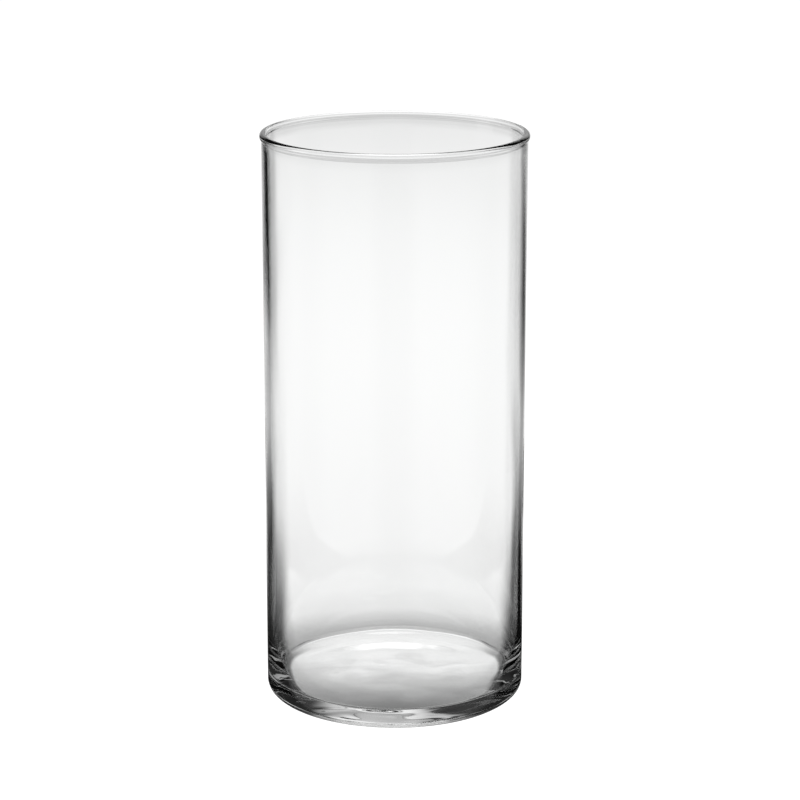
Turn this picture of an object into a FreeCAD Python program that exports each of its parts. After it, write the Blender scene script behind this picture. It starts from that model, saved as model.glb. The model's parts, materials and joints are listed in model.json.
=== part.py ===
"""A machine-made cylinder vase for cut flowers: one piece of clear soda-lime glass.

The frame has +Z up along the vase's axis, and its origin is at the centre of the bearing ring,
on the surface that the vase stands on. Lengths are in millimetres.
"""

import FreeCAD
import Part
import Sketcher
import math
import os

PARTS_FOLDER = "parts"
NODE = "glass_vase"

# The driving dimensions: alias, value, and what it is.
DIMENSIONS = [
    ("vase_height", 228.6, "bearing ring to the top of the rim bead"),
    ("wall_radius", 52.0, "outside of the straight wall"),
    ("bore_radius", 49.7, "inside of the straight wall"),
    ("floor_height", 7.2, "inside floor above the bearing plane"),
    ("swell_top", 26.0, "height at which the wall starts to thicken on its way down to the floor"),
    ("swell_radius", 75.0, "long inside curve by which the wall thickens"),
    ("corner_radius", 1.5, "inside corner between that curve and the floor"),
    ("heel_radius", 3.6, "outside corner between the wall and the bearing ring"),
    ("punt_radius", 44.0, "inner edge of the bearing ring, where the push-up starts"),
    ("punt_depth", 0.5, "height of the push-up at the axis"),
    ("bead_radius", 1.5, "half the thickness of the fire-polished rim bead"),
    ("bead_blend_radius", 2.0, "hollow under the rim bead, where it runs into the outside wall"),
]

# How Sketcher numbers the points of a piece of geometry, and the sketch's own axes.
START = 1
END = 2
CENTRE = 3
H_AXIS = -1
V_AXIS = -2


def driving_sheet(document):
    """The spreadsheet whose cells hold the driving dimensions."""
    sheet = document.addObject("Spreadsheet::Sheet", "dimensions")
    for row, (alias, value, meaning) in enumerate(DIMENSIONS, start=1):
        sheet.set(f"A{row}", meaning)
        sheet.set(f"B{row}", str(value))
        sheet.setAlias(f"B{row}", alias)
    document.recompute()
    return sheet


def arc(centre, radius, start_angle, end_angle):
    """An arc that runs anticlockwise from one angle to the other, in degrees."""
    circle = Part.Circle(centre, FreeCAD.Vector(0, 0, 1), radius)
    return Part.ArcOfCircle(circle, math.radians(start_angle), math.radians(end_angle))


def direction(start, end):
    """The angle in degrees at which one point of the sketch sees another."""
    return math.degrees(math.atan2(end.y - start.y, end.x - start.x))


def section_geometry(sheet):
    """The vase's half section, as named lines and arcs in order round the glass.

    X runs out from the axis and Y runs up. The round pieces are tangent to their neighbours,
    except where the push-up meets the bearing ring at an edge.
    """
    point = FreeCAD.Vector
    wall = sheet.wall_radius
    bore = sheet.bore_radius
    floor = sheet.floor_height
    swell = sheet.swell_radius
    corner = sheet.corner_radius
    heel = sheet.heel_radius
    bead = sheet.bead_radius
    blend = sheet.bead_blend_radius

    dome = (sheet.punt_radius ** 2 + sheet.punt_depth ** 2) / (2 * sheet.punt_depth)
    dome_centre = point(0, sheet.punt_depth - dome)
    ring_edge = point(sheet.punt_radius, 0)
    bead_centre = point(bore + bead, sheet.vase_height - bead)
    blend_out = wall + blend - bead_centre.x
    blend_drop = math.sqrt((bead + blend) ** 2 - blend_out ** 2)
    blend_centre = point(wall + blend, bead_centre.y - blend_drop)
    to_blend = direction(bead_centre, blend_centre)
    swell_centre = point(bore - swell, sheet.swell_top)
    corner_drop = sheet.swell_top - floor - corner
    corner_reach = math.sqrt((swell - corner) ** 2 - corner_drop ** 2)
    corner_centre = point(swell_centre.x + corner_reach, floor + corner)
    to_corner = direction(swell_centre, corner_centre)

    return {
        "axis": Part.LineSegment(point(0, floor), point(0, sheet.punt_depth)),
        "punt": arc(dome_centre, dome, direction(dome_centre, ring_edge), 90),
        "ring": Part.LineSegment(ring_edge, point(wall - heel, 0)),
        "heel": arc(point(wall - heel, heel), heel, -90, 0),
        "wall": Part.LineSegment(point(wall, heel), point(wall, blend_centre.y)),
        "blend": arc(blend_centre, blend, to_blend + 180, 180),
        "bead": arc(bead_centre, bead, to_blend, 180),
        "bore": Part.LineSegment(point(bore, bead_centre.y), point(bore, swell_centre.y)),
        "swell": arc(swell_centre, swell, to_corner, 0),
        "corner": arc(corner_centre, corner, -90, to_corner),
        "floor": Part.LineSegment(point(corner_centre.x, floor), point(0, floor)),
    }


def shared_ends(sketch, first, second):
    """Which end of each of two neighbouring pieces is the point that they share."""
    nearest = min(
        (sketch.getPoint(first, one).distanceToPoint(sketch.getPoint(second, two)), one, two)
        for one in (START, END)
        for two in (START, END)
    )
    return nearest[1:]


def join_section(sketch, index):
    """Closes the section: neighbours share an end, and all but three pairs are tangent there."""
    names = list(index)
    plain_corners = {"floor", "axis", "punt"}
    for name, following in zip(names, names[1:] + names[:1]):
        first = index[name]
        second = index[following]
        first_end, second_end = shared_ends(sketch, first, second)
        kind = "Coincident" if name in plain_corners else "Tangent"
        sketch.addConstraint(Sketcher.Constraint(kind, first, first_end, second, second_end))
    sketch.addConstraint(Sketcher.Constraint("PointOnObject", index["axis"], START, V_AXIS))
    sketch.addConstraint(Sketcher.Constraint("PointOnObject", index["axis"], END, V_AXIS))
    sketch.addConstraint(Sketcher.Constraint("PointOnObject", index["punt"], CENTRE, V_AXIS))
    sketch.addConstraint(Sketcher.Constraint("PointOnObject", index["ring"], START, H_AXIS))
    sketch.addConstraint(Sketcher.Constraint("Horizontal", index["ring"]))
    sketch.addConstraint(Sketcher.Constraint("Vertical", index["wall"]))
    sketch.addConstraint(Sketcher.Constraint("Vertical", index["bore"]))
    sketch.addConstraint(Sketcher.Constraint("Horizontal", index["floor"]))


def dimension(sketch, name, constraint, expression):
    """Adds a named dimension to a sketch and binds it to the sheet."""
    sketch.renameConstraint(sketch.addConstraint(constraint), name)
    sketch.setExpression(f"Constraints.{name}", expression)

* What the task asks
Give back exactly the material above from its opening line to the line bearing "V_AXIS = -2".

* Exercise answer
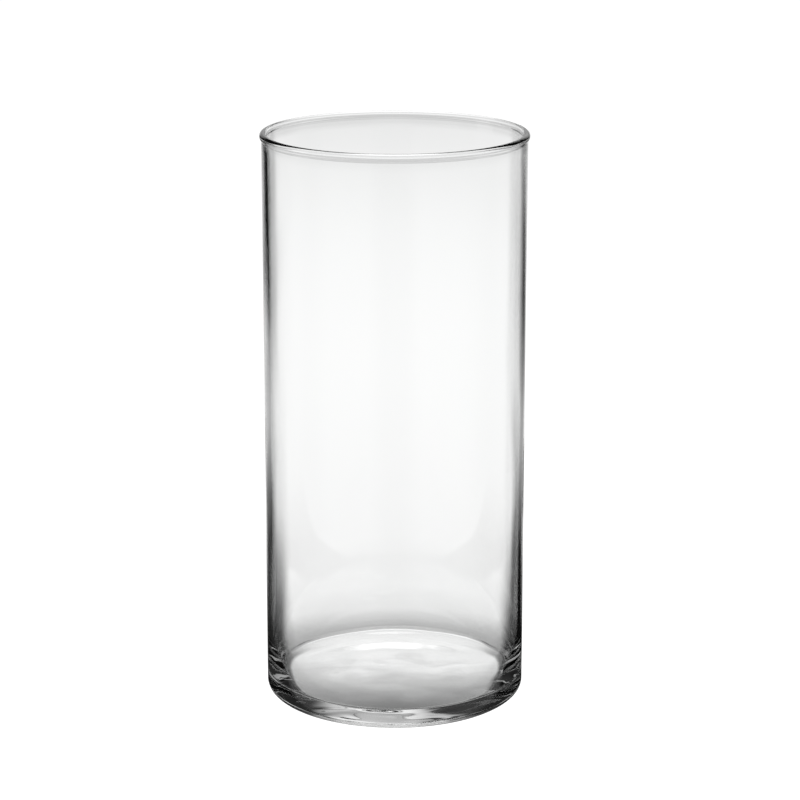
Turn this picture of an object into a FreeCAD Python program that exports each of its parts. After it, write the Blender scene script behind this picture. It starts from that model, saved as model.glb. The model's parts, materials and joints are listed in model.json.
=== part.py ===
"""A machine-made cylinder vase for cut flowers: one piece of clear soda-lime glass.

The frame has +Z up along the vase's axis, and its origin is at the centre of the bearing ring,
on the surface that the vase stands on. Lengths are in millimetres.
"""

import FreeCAD
import Part
import Sketcher
import math
import os

PARTS_FOLDER = "parts"
NODE = "glass_vase"

# The driving dimensions: alias, value, and what it is.
DIMENSIONS = [
    ("vase_height", 228.6, "bearing ring to the top of the rim bead"),
    ("wall_radius", 52.0, "outside of the straight wall"),
    ("bore_radius", 49.7, "inside of the straight wall"),
    ("floor_height", 7.2, "inside floor above the bearing plane"),
    ("swell_top", 26.0, "height at which the wall starts to thicken on its way down to the floor"),
    ("swell_radius", 75.0, "long inside curve by which the wall thickens"),
    ("corner_radius", 1.5, "inside corner between that curve and the floor"),
    ("heel_radius", 3.6, "outside corner between the wall and the bearing ring"),
    ("punt_radius", 44.0, "inner edge of the bearing ring, where the push-up starts"),
    ("punt_depth", 0.5, "height of the push-up at the axis"),
    ("bead_radius", 1.5, "half the thickness of the fire-polished rim bead"),
    ("bead_blend_radius", 2.0, "hollow under the rim bead, where it runs into the outside wall"),
]

# How Sketcher numbers the points of a piece of geometry, and the sketch's own axes.
START = 1
END = 2
CENTRE = 3
H_AXIS = -1
V_AXIS = -2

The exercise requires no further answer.